The failure of the water ministers and technical delegations from the three countries to reach agreement during the four technical meetings that ended Jan. 9 in Addis Ababa had stirred tension.
Ethiopian Foreign Minister Sileshi Bekele issued a statement that day accusing the Egyptian negotiating delegation of not showing any intention to reach an agreement. He lashed out at Egypt for insisting on having its entire proposal included in any agreement on the filling of the dam and its operation. He said Egypt’s proposal stipulates filling the dam over 12 to 21 years and requires Ethiopia to compensate for the “cumulative deficit” of water it uses during the filling period. But for Ethiopia, the concept of “cumulative deficit” does not exist as the country plans to apply drought mitigation strategies at all filling stages.
Egypt responded the next day with a strongly worded statement from its Foreign Ministry describing the Ethiopian statement as containing misleading and unacceptable information. Egypt slammed the four ministerial meetings for failing to achieve tangible progress due to “Ethiopia’s intransigence” and intention to impose “the policy of a fait accompli and extend its control on the Nile.”

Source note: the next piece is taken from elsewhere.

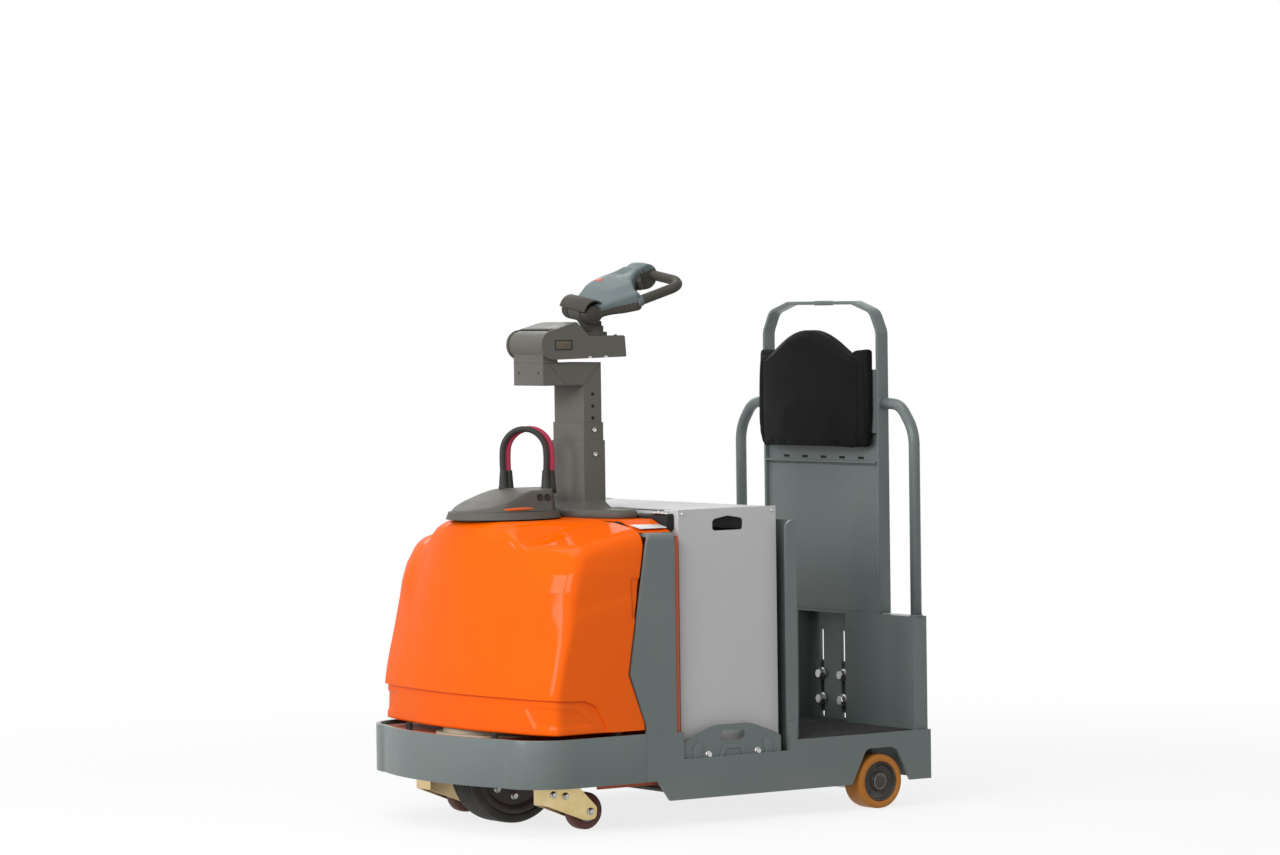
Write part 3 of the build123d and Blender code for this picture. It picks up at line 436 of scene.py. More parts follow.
def smoothMax(a, b, blend):
    near = np.maximum(blend - np.abs(a - b), 0) / blend
    return np.maximum(a, b) + near * near * blend / 4


def smoothMin(a, b, blend):
    return -smoothMax(-a, -b, blend)


def ease(value, low, high):
    part = np.clip((value - low) / (high - low), 0, 1)
    return part * part * (3 - 2 * part)


# Finishes

colours = {row["slot"]: tuple(row["base_color"][:3]) for row in frame["record"]["materials"]}
black, white = (0, 0, 0), (1, 1, 1)


def mixed(colour, other, share):
    return tuple(a + (b - a) * share for a, b in zip(colour, other))


def grime(f, colour, dust=(0.30, 0.27, 0.22), low=0.14, amount=0.35):
    # road dust, thick near the ground and thin in patches above it
    nearGround = (1.0 - f.split()[2] / low).clamp() * amount
    patches = f.ramp(f.noise(5.5, 5.0, 0.62), (0.45, 0.0), (0.75, 1.0))
    share = (nearGround * (patches * 0.7 + 0.3) + patches * amount * 0.10).clamp()
    return f.tint(share, colour, dust)


def painted(
    name, tone, roughness=0.42, coat=0.12, wearAndSheen=0.5, bareAndSheen=(0.28, 0.28, 0.27), radius=0.0012, shift=0.10,
    shine=0.22, dirt=0.35,
):
    # powder coat: faint mottling, orange peel, rounded edges rubbed thin in chipped patches, and a faint painted
    # highlight along every rounded edge
    f = Finish(name, tone, roughness, Coat_Roughness=0.12, Specular_IOR_Level=shine)
    broad = f.noise(2.4, 4.0, 0.6)
    body = f.tint(broad, mixed(tone, black, shift), mixed(tone, white, shift * 0.35))
    scuffs = f.ramp(f.noise(9.0, 6.0, 0.75, f.stretch((1.0, 1.0, 5.0))), (0.60, 0.0), (0.74, 1.0))
    rubbedAndSheen = scuffs * 0.05 * wearAndSheen
    soft = None
    if radius:
        soft, edges = f.worn(radius, 2.2)
        chips = f.ramp(f.noise(70.0, 4.0, 0.7), (0.50, 0.0), (0.66, 1.0))
        # the 0.15 share tints every rounded edge toward the bare tone: a painted highlight; the chips add the real
        # wear
        rubbedAndSheen = (edges * (chips * 0.85 + 0.15) * wearAndSheen + rubbedAndSheen).clamp()
    f.put("Base Color", grime(f, f.tint(rubbedAndSheen, body, bareAndSheen), amount=dirt))
    f.put("Roughness", f.ramp(f.noise(14.0, 4.0, 0.6), (0.25, roughness - 0.08), (0.8, roughness + 0.12)))
    f.put("Coat Weight", coat)
    peel = f.noise(420.0, 1.5)
    waves = f.noise(22.0, 2.0)
    f.put("Normal", f.bump(peel * 0.5 + waves, 0.10, 0.0012, soft))
    return f


def moulded(name, tone, roughness=0.55, grain=900.0, depth=0.28, radius=0.0016, shift=0.14, dusty=0.5, shine=0.16):
    # grained plastic or rubber
    f = Finish(name, tone, roughness, Specular_IOR_Level=shine)
    broad = f.noise(3.0, 4.0, 0.6)
    body = f.tint(broad, mixed(tone, black, shift), mixed(tone, white, shift * 0.22))
    soft, edges = f.worn(radius, 2.0)
    rub = f.ramp(f.noise(34.0, 5.0, 0.7), (0.46, 0.0), (0.72, 1.0))
    worn = (edges * rub * 0.5 * dusty + rub * 0.06 * dusty).clamp()
    pale = f.tint(worn, body, mixed(tone, (0.5, 0.48, 0.44), 0.5))
    f.put("Base Color", grime(f, pale, amount=0.3 * dusty))
    f.put("Roughness", f.ramp(f.noise(18.0, 4.0), (0.25, roughness - 0.07), (0.8, roughness + 0.10)))
    pebbles = f.cells(grain) + f.noise(grain * 0.4, 2.0) * 0.6
    f.put("Normal", f.bump(pebbles, depth, 0.0006, soft))
    return f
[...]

Tawfiq also said the Washington meeting did not achieve real progress. “Loose terms were used. No decisive position was taken and no specific obligation was imposed on any of the parties,” she said.
She said Shoukry’s statement after the Washington meeting pointed to the possibility of resorting to a different mediator should the US and World Bank attempts fail.
Pointing to political instability in Ethiopia and the competition expected in next year’s elections, Tawfiq said Ethiopian Prime Minister Abiy Ahmed faces great challenges, making it difficult for Ethiopia to make concessions regarding the dam.
Thus, hopes rest with US efforts to resolve the dam issue between Egypt and Ethiopia, which threatens peace and security in the Horn of Africa and the Middle East. The assistance the United States may offer during the Jan. 28 meeting could be decisive.